Вскоре после этого я увидел Чехова в замысловатой пьесе Унру «Фея», превосходно поставленной Рейнгардтом. Для него была специально написана роль. Это была роль беглого великого князя, до того непрерывно пьяного, что он только, что называется, ползал на бровях, мычал, икал и грозил отомстить большевикам. Бедный Михаил Чехов со всей старательностью исполнял эту галиматью, и известный критик Керр, принявший его (которого в Москве считали одним из первых актеров нашей страны) за «начинающего», сказал мне: «Этот актер возбуждает надежды».
После разных скитаний Чехов играет теперь на задворках в Ковно для тамошних захолустных русских. Не знаю уж, играет ли он там только Фауста и Гамлета, но уверен, что не об этом мечтал он, когда отряхал советский прах от своих ног за то, что мы хотели «принизить в нем артиста».
Совершенно очевидно, что сейчас ничего подобного больше не осталось. Все эти театры играют, иногда великолепно играют, пьесы нового репертуара. Многие артисты превосходно научились исполнять прежде небывалые в жизни типы, давая тонкие портреты деятелей послереволюционного времени, представителей рабочей, красноармейской, матросской массы, просыпающихся для совершенно новой жизни крестьянок, членов деревенской ячейки и т. д.
Можно сказать, что по этой линии лед давно тронулся. В старых академических театрах, которые к тому же успели за это время кое-что позаимствовать у формальных новаторов, мы имеем очень хороший сценический аппарат, такой аппарат, что он, нечего греха таить, в большинстве случаев стоит выше драматургического материала, который он получает со стороны новых писателей для театра, так что теперь уже от драматургии зависит, как высоко сможет подняться тот или иной из этих театров (более старый или более молодой) на своем новом этапе, на этапе служения революции.
У нас новаторы-формалисты во всех искусствах весьма легко присоединились к новому порядку.
Все помнят, как стремительно пошли навстречу Советской власти наши левые художники всех родов оружия. Раздавались даже упреки, что в области живописи, например, им дано было настоящее засилье, что Маяковский и его группа были переоценены, что с Мейерхольдом слишком «носились», что даже в Пролеткульте Эйзенштейн
1и ему подобные свили гнездо для всякой несуразной парадоксалыцины.Между тем объяснялось это тем, что старое искусство считало себя пригретым под крылом
Среди новаторов-формалистов были, конечно, такие, которые совершенно искренне перешли на сторону пролетариата. Однако чрезвычайно характерным было то, что эти новаторы всячески отбивались от «переживаний», настаивали на всяких биомеханиках, на всяких теориях на все готового мастерства, хорошо исполняемого внешнего заказа и т. д.

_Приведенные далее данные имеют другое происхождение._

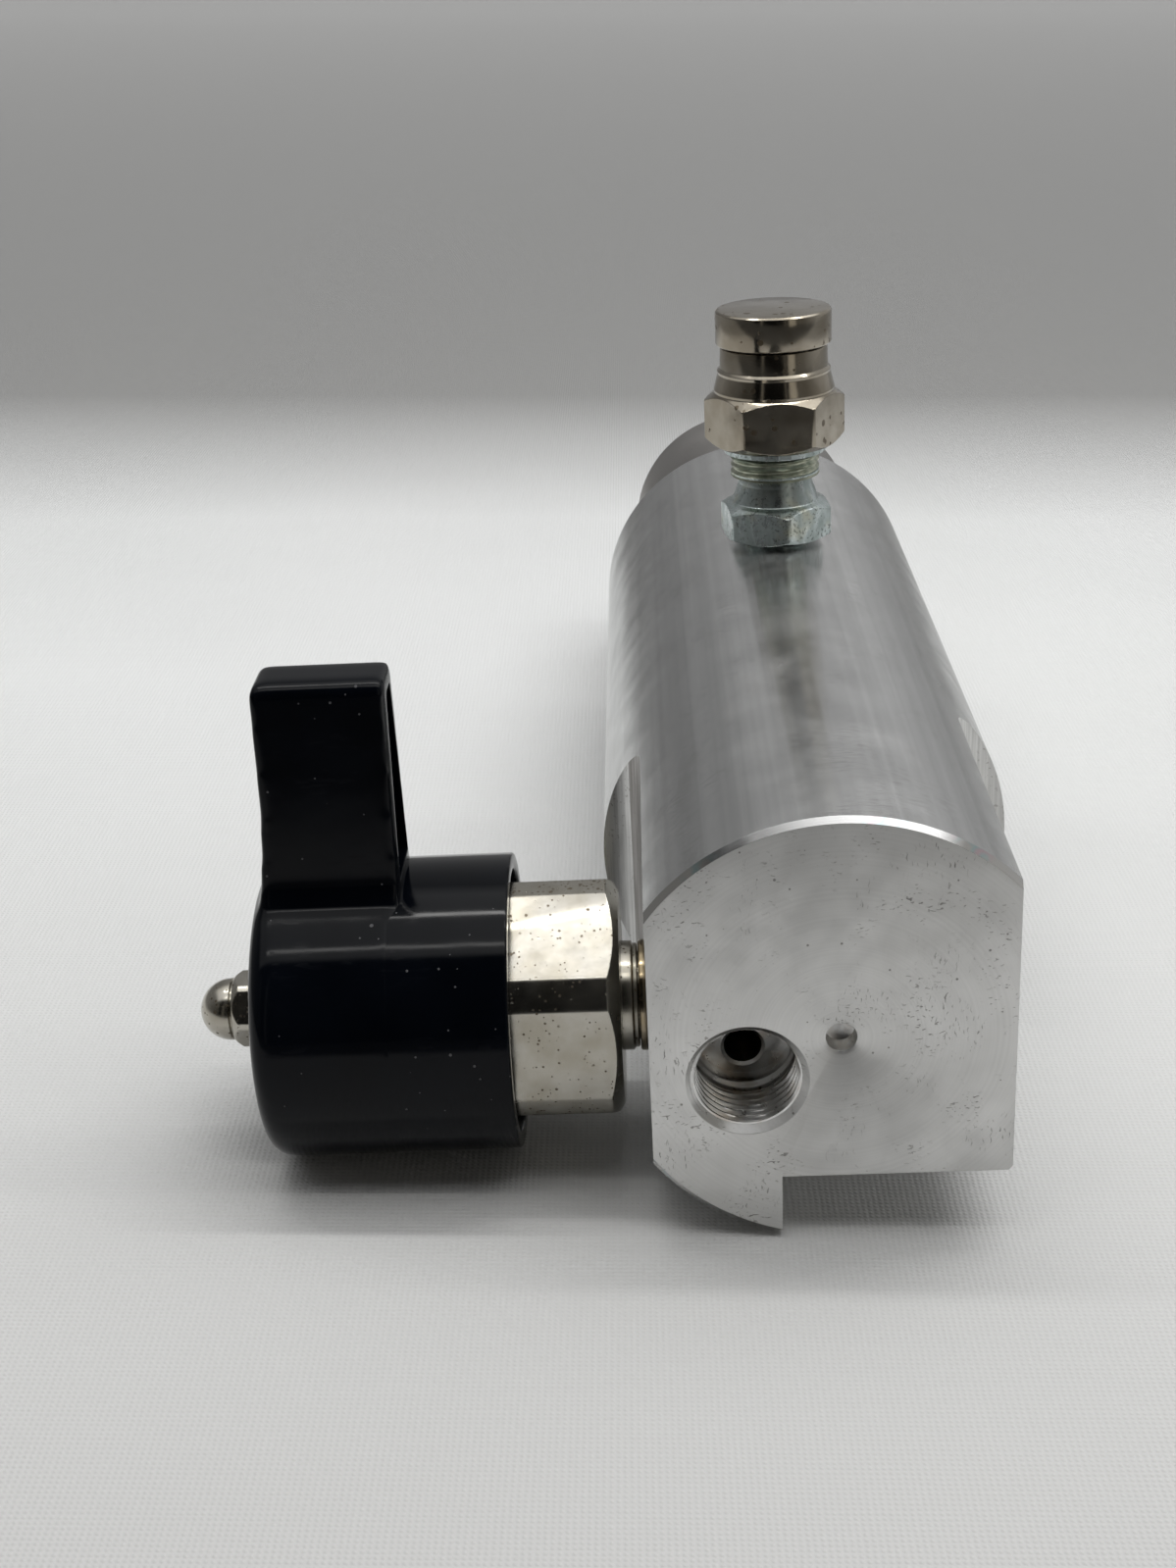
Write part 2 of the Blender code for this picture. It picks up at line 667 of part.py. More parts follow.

Даже и театры, целиком рожденные революцией (Театр Революции, Пролеткульт, ТРАМы), настолько увлеклись формальной революцией, несхожестью нового сценического искусства со старым, разрывом с традицией, что все это часто заслоняло для них подлинные задачи театра как революционного, помогающего сознанию, воспитывающего, концентрирующего «зеркала жизни».
Но это тоже уже давно прошло.
Я помню, с каким восхищением слушал я на одном из театральных совещаний в Наркомпросе (кажется, так году в 1927) необыкновенно злую, ракетами и петардами взрывавшуюся, но удивительно искреннюю и захватывающую речь высокоталантливого В. Э. Мейерхольда о том, как он жаждет пьес с большим внутренним содержанием..
«Довольно мне, — кричал он в азарте, напоминая огромного рвущегося с кем-то в бой петуха, — довольно мне отыскивать всякие внешние новинки, всякие пряности. Я хочу строить спектакль из самой сущности пьесы, я хочу раскрывать глубочайшее ее содержание, которое вложила в нее жизнь через большого автора. Мне нужны большие авторы. Разве я виноват, что я не нахожу их среди современников? Я жду их, ищу их, помогаю им; а когда я берусь за Островского, Гоголя, Грибоедова, но по-своему, так, чтобы они показали нам глубины, какие до сих пор театр извлечь из них не сумел, — одни начинают кричать, что я пячусь назад, а другие — что я оскорбляю мавзолеи!»
Или посмотрите на то, как теперь обставляет и как играет спектакли Театр Революции. Как он умеет теперь, не теряясь в мелочах, давать подлинную вещную среду, подлинную «обстановку», предметную стихию, где живут его люди, и как он умеет, без того, что называли неуклюжим и пошло-остроумничающим термином «психоложества», показать настоящие переживания настоящих людей, через мозг и руку которых, как говорил Энгельс, творится история
2.Нет, все это теперь прошло. Так называемые «левые» театры вовсе не пугаются крепкого сценического реализма, словно черт ладана; и, обратно, некогда считавшаяся «чертовщинкой» условность находит себе гостеприимство на старых сценах.